Having a contextual understanding of a customer often refers to having situational awareness of a customer journey. It is about leveraging data readiness to compile and analyze enough signals about a customer to understand real-world relationships – what the customer cares about, the customer’s place in a household or business, how the customer interacts with a brand.
In addition to real-world, situational context that comes from recognizing and understanding customer signals, another aspect of context is the context of the data itself. Contextual metadata – the data universe context – is just as important for truly understanding and engaging with customers with a relevant customer experience (CX). Contextual metadata helps marketers and data engineers understand, trust and responsibly use the data.
Here, we’ll break down what each means, why they matter, and how they work together to power smarter marketing.

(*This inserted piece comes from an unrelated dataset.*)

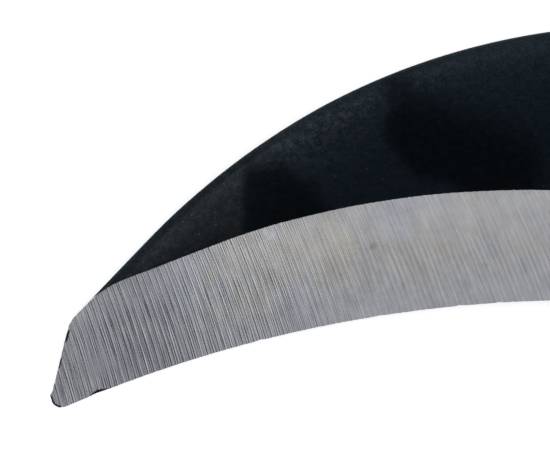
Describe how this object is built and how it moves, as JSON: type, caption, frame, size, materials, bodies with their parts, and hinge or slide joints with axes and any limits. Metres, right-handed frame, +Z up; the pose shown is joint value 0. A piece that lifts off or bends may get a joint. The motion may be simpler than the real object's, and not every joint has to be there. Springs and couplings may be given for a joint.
{
  "type": "hand sickle",
  "caption": "Right-handed hand sickle: a crescent blade ground on one face, its tang locked in a slotted hardwood handle by a wooden strip, ferrule, rivet and nail.",
  "frame": {"origin": "bottom centre of the whole sickle's box, as it lies on a table with its ground face up", "axes": "+X from the blade's tip to the handle's side, +Y from the handle's butt to the blade, +Z up out of the ground face"},
  "size_m": [0.2128, 0.4298, 0.022],
  "materials": {
    "blade_steel": "satin black lacquer on the forged faces, bright coarse grinding on the bevel",
    "handle_wood": "oiled pale hardwood",
    "strip_wood": "oiled pale hardwood",
    "ferrule_steel": "rolled mild steel, lightly tarnished",
    "rivet_steel": "peened mild steel",
    "nail_steel": "plain mild steel"
  },
  "bodies": {
    "root": {"blade": "blade_steel", "handle": "handle_wood", "tang_strip": "strip_wood", "ferrule": "ferrule_steel", "tang_rivet": "rivet_steel", "ferrule_nail": "nail_steel"}
  },
  "joints": []
}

Situational Context: Understand the Person Behind the Data
Situational context is gleaned from collecting and analyzing signals about a customer and a customer’s relationships with other people, with brands, products, and even to themselves over time. These signals reveal intent, affinity, and preferences. Examples include social media activity (likes, reviews, etc.), loyalty program participation, purchase history, store visits, search behavior and subscriptions.
All of this real-world, situational context helps marketers deliver a relevant CX. Putting signals together yields a deep, personal customer understanding that marketers use to deliver a next-best action, to understand whether the customer is more likely to churn or convert, to know the preferred communication channel, etc.
Customer context is dynamic and situational – it changes as the customer’s behavior and environment evolve.
Data Context: Understand the Data Behind the Customer
Metadata provides another layer of context to customer data, providing an understanding of data as it relates to other data. This data context enables data engineers to better understand what matters for marketers, which helps them build and deliver data products for downstream business users
This additional data context helps evaluate whether data is ready for business use, i.e, complete, accurate, timely, actionable, trusted, and compliant. It also helps determine whether data is semantically clear.
Metadata that provide data context include elements such as data lineage, data quality, timelines, meaning, compliance and usage – anything that helps us understand the data itself. For instance, whether data feeds are complete, missing, or delayed. Or whether there is data drift, i.e., unexpected changes in volume, accuracy or timeliness. Data may become more reliable or less reliable; either way, this type of contextual understanding about the underlying data is a key element of data trustworthiness – which underlines data readiness.
Some elements of data context may not even relate directly to the customer. For instance, context may include how much it costs to acquire a piece of data. Or how often the data is uploading, an important metric for calculating the cost to keep the data reliable.
Semantic understanding means providing additional detail about data so that people, applications, and AI can understand meaning, constraints, and usage for that data. This may include textual definitions, allowable values or rules, data types and relationships. For example, semantics provides a common understanding for the value of a number – does the number “5” refer to a size, an amount, a unit of currency, etc.? If the number denotes a purchase amount, a comparison can be made between purchases in dollars and euros provided a known exchange rate.
The data context provided by metadata lets data engineers and data agents do their job reliably and consistently. But this context also lets business users understand the meaning, relationship, and usage of data for better insights and CX.
Why You Need Both: The Power of Combined Context
There is ample crossover between situational context and data context that underscores the importance of both. For instance, imagine trying to predict churn based on email engagement – only to find out the customer opted out of email months ago. That’s a situational signal that changes how you interpret the data.
On the one hand, you have a situational signal about a customer (channel preference). On the other, that data point is important context about the data source itself, letting you know that you can’t make conclusions or calculations based on how often that customer interacts with emails. Likewise, if a significant percentage of customers have opted out of email, perhaps you don’t calculate a churn prediction based on email interactions.
In this and similar examples, the real-world, situational context for the customer (channel preference) is tied back to an element of the data universe. Conversely, there are many elements in the data universe context that tie back to situational context. For instance, a data engineer training AI models needs to make sure the model understands the meaning of individual data elements, e.g., this number represents a shirt size, this number represents a purchase in dollars. These and other semantic understandings are crucial for the AI model to make the correct recommendations or predictions for both direct and indirect interactions with customers.
What Does This All Mean?
Marketers well understand the value of capturing situational signals that reflect customer behavior and intent. Doing so is foundational to providing a relevant CX. Making this context clear for data engineers and developers lets them create visualizations, APIs, applications, and models that handle the whole customer context.
Capturing metadata and developing a deep understanding of data as it relates to other data is just as important for extracting the optimal value from data. No longer just an issue for IT and data engineers, it is key to ensuring data is trustworthy, timely and well-understood.
The Redpoint Data Readiness Hub bridges the gap by providing both types of context, helping marketers see top-level signals without having to dig into raw data. It automates the translation of context into actionable insights, validating recommendations and predictions through the delivery of accurate, relevant experiences.
The reason context is king is because the best marketing decisions come from understanding both the customer – and the data that represents them.